(Records with modeling code)

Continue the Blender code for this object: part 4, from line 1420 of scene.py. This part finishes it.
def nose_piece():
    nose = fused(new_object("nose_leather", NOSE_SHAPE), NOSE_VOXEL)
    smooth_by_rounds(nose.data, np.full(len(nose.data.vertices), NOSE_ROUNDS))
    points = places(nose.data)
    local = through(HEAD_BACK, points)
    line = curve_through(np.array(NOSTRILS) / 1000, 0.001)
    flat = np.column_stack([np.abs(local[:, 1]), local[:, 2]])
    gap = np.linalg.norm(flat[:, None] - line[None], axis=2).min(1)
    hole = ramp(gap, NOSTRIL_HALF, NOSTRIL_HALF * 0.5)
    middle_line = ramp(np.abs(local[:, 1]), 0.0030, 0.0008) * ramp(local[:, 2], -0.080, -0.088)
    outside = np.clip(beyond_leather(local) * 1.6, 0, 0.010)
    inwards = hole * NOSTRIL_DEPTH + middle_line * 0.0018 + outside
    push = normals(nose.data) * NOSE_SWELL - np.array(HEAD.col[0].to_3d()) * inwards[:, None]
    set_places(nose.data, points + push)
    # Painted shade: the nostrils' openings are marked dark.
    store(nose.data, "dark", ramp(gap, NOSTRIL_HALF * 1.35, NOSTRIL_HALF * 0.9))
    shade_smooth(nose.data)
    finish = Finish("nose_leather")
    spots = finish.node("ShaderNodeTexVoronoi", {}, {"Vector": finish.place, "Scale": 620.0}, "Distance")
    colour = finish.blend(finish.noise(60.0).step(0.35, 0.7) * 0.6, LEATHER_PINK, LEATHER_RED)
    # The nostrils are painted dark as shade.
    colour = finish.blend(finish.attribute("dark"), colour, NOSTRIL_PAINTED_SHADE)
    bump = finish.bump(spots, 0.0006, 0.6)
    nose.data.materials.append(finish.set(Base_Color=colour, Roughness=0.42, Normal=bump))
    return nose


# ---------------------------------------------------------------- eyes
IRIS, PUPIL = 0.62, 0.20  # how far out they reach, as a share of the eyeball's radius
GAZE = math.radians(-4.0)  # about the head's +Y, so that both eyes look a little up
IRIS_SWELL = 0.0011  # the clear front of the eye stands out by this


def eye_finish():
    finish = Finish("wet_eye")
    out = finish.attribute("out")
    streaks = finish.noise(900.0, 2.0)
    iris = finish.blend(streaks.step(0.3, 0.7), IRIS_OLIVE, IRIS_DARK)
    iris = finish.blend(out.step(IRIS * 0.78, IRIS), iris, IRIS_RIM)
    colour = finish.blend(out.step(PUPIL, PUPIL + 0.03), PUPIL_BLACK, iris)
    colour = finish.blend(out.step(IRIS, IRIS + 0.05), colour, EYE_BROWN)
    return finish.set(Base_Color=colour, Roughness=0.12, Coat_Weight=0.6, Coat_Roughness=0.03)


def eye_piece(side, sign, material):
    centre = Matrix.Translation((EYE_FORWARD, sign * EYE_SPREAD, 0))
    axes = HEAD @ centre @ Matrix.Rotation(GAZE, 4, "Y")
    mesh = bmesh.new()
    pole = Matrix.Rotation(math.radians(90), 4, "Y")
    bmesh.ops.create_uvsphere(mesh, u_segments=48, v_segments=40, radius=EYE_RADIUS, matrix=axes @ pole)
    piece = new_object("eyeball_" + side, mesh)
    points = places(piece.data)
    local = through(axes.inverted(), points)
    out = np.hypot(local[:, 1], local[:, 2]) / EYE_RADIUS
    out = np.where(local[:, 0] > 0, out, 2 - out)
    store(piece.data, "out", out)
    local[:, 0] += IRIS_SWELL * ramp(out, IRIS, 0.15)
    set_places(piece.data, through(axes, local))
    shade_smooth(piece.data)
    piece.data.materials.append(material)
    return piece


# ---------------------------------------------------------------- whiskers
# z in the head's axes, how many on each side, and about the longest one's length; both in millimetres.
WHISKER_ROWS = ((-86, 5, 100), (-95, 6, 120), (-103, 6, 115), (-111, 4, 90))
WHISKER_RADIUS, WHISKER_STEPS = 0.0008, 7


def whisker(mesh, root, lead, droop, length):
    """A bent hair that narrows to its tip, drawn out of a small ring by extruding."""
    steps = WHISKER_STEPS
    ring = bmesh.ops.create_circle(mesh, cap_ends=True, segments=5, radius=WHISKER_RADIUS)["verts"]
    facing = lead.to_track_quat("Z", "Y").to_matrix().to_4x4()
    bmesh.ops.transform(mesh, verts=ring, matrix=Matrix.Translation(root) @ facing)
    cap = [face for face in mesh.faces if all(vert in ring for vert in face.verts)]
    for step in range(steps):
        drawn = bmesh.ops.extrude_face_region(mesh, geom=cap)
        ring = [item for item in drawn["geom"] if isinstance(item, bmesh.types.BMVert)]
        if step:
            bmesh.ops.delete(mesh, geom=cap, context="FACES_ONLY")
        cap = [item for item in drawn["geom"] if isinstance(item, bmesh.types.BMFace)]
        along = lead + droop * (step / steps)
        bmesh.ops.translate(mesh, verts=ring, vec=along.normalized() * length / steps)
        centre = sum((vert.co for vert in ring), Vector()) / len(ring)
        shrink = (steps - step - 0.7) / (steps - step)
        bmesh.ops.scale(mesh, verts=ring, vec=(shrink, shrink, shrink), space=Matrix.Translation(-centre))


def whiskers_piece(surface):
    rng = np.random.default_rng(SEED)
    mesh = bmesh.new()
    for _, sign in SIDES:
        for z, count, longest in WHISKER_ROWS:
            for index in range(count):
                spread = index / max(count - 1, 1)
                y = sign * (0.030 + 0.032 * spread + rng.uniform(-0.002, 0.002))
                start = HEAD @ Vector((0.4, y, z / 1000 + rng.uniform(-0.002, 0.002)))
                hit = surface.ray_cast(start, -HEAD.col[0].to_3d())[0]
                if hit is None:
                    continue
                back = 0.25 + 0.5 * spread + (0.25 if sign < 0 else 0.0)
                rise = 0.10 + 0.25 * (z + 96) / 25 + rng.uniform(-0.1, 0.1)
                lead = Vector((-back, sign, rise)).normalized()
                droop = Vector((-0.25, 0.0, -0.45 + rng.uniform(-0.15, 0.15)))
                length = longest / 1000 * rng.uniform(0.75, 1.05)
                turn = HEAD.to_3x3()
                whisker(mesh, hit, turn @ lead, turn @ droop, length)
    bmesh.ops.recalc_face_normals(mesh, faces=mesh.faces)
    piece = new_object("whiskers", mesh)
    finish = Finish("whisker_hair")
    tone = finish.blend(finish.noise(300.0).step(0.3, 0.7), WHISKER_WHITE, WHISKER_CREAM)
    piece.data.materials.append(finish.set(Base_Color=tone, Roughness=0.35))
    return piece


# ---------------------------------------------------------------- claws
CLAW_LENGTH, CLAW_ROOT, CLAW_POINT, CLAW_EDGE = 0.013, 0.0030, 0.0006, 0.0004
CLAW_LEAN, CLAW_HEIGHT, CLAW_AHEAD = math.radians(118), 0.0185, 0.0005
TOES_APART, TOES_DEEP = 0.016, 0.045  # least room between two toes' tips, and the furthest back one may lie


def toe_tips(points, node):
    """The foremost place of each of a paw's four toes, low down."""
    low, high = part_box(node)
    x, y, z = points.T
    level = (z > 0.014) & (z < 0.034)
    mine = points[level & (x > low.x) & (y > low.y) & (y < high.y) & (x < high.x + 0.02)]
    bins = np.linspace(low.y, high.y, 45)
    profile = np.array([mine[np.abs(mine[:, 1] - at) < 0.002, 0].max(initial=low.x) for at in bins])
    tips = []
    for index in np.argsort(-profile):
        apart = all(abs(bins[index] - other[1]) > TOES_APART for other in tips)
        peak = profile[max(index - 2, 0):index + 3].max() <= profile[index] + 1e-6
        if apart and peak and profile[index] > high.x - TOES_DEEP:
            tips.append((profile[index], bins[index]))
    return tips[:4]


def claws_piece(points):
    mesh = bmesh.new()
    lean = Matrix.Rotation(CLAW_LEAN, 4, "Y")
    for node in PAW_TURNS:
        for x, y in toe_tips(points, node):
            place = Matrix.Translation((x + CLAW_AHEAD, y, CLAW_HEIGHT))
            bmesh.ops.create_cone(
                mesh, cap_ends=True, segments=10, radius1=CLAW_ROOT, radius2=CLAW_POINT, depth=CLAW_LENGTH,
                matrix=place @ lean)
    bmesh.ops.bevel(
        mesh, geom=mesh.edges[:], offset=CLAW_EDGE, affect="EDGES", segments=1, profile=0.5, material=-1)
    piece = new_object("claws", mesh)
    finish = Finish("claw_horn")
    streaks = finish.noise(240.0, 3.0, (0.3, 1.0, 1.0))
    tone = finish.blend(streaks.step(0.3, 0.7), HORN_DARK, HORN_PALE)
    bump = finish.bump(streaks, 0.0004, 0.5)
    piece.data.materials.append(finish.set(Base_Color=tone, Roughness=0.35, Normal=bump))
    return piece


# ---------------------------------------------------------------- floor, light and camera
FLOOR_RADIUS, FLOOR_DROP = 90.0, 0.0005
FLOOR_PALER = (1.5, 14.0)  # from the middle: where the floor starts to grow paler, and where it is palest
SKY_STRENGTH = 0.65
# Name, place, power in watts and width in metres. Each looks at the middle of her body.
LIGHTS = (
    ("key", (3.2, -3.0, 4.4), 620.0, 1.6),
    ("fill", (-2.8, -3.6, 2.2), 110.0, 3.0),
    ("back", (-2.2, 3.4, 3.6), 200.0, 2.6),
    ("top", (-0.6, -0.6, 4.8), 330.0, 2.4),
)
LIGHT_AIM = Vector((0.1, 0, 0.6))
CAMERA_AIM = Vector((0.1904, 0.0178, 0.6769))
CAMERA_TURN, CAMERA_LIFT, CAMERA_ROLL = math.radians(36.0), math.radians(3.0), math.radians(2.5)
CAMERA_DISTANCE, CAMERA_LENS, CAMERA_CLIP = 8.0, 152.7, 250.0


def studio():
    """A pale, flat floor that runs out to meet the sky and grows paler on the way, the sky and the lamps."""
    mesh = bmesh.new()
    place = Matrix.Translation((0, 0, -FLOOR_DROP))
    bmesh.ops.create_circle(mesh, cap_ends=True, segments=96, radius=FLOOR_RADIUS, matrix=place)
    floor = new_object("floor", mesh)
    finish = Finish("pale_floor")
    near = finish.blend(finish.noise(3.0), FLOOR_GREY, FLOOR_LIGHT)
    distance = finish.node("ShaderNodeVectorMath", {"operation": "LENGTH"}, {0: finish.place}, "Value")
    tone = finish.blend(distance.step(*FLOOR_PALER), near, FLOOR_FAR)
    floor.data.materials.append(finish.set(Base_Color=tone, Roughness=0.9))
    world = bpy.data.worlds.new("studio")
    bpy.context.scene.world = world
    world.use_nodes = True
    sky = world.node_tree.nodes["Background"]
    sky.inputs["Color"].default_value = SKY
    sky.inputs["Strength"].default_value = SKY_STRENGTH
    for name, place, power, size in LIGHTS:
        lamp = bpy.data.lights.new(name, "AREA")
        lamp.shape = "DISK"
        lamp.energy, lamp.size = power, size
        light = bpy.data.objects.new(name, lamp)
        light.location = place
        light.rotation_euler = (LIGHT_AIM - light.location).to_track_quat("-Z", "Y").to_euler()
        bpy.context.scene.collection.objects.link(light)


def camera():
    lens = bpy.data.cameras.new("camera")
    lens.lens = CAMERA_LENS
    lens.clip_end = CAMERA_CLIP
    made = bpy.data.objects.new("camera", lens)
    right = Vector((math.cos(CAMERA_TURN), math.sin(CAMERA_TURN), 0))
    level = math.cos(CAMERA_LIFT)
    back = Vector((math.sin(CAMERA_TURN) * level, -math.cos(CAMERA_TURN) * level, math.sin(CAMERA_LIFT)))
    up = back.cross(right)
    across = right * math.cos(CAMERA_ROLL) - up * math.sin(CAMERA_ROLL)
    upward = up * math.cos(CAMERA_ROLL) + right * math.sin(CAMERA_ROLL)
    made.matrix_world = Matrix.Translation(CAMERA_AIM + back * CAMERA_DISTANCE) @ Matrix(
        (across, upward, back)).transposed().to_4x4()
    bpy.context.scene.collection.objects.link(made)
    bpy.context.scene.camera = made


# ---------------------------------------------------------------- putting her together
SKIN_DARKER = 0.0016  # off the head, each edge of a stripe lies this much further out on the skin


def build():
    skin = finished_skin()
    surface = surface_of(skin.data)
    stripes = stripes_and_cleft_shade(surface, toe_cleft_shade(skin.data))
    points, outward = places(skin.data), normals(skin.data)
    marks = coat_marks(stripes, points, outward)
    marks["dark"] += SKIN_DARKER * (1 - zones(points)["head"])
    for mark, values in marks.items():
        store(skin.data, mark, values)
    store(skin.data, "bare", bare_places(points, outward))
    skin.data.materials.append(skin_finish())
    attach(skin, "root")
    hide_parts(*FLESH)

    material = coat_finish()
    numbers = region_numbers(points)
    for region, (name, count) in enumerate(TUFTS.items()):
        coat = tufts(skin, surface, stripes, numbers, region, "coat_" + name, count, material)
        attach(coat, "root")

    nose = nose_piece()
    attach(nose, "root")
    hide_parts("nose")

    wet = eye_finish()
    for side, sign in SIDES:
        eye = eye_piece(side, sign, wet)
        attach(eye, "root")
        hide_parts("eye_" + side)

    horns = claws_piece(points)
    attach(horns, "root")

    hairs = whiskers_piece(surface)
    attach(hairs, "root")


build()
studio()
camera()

==

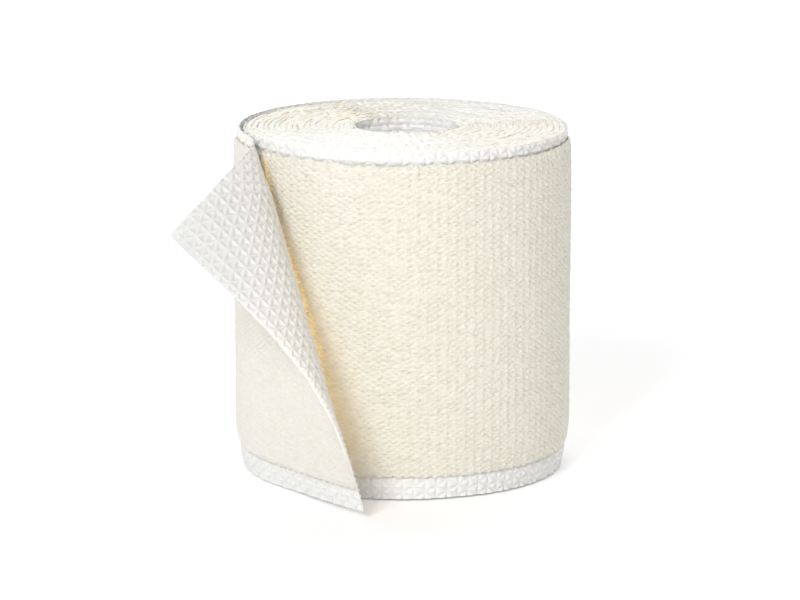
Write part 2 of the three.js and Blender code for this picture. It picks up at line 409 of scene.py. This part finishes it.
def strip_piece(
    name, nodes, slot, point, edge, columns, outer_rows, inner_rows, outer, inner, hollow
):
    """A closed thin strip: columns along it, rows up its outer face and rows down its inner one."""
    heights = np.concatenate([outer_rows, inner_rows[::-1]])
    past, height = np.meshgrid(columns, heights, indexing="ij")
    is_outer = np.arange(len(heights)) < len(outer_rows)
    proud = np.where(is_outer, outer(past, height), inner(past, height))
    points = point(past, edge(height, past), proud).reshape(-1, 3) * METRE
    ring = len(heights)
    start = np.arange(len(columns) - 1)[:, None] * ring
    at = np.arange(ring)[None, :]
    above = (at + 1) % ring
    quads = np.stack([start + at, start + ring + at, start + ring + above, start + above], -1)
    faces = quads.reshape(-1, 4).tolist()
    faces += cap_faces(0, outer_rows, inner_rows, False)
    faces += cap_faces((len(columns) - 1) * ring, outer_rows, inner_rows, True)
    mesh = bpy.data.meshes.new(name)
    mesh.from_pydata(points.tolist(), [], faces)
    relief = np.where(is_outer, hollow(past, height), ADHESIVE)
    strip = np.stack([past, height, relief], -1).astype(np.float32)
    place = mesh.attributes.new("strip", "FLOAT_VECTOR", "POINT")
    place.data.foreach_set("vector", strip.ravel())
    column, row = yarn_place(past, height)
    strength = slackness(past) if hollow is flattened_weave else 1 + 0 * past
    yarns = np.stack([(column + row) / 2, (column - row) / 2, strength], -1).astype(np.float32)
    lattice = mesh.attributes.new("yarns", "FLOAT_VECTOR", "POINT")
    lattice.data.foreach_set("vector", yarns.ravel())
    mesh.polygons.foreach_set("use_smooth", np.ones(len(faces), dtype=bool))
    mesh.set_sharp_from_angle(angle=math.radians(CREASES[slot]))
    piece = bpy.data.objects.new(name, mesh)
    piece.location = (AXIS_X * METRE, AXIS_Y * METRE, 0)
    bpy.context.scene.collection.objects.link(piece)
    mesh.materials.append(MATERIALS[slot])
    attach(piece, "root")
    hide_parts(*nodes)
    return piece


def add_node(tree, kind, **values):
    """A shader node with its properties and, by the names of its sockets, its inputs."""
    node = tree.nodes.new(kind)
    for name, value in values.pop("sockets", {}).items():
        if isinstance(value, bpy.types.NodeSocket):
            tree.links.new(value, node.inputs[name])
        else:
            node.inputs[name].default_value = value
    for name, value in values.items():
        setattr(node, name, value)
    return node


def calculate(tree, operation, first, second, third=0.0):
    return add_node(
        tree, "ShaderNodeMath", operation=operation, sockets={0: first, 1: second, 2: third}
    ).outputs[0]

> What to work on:
Copy each line above where the string "this" occurs.

> Answer to the exercise:
Continue the Blender code for this object: part 4, from line 1420 of scene.py. This part finishes it.
IRIS_SWELL = 0.0011  # the clear front of the eye stands out by this
SKIN_DARKER = 0.0016  # off the head, each edge of a stripe lies this much further out on the skin
Write part 2 of the three.js and Blender code for this picture. It picks up at line 409 of scene.py. This part finishes it.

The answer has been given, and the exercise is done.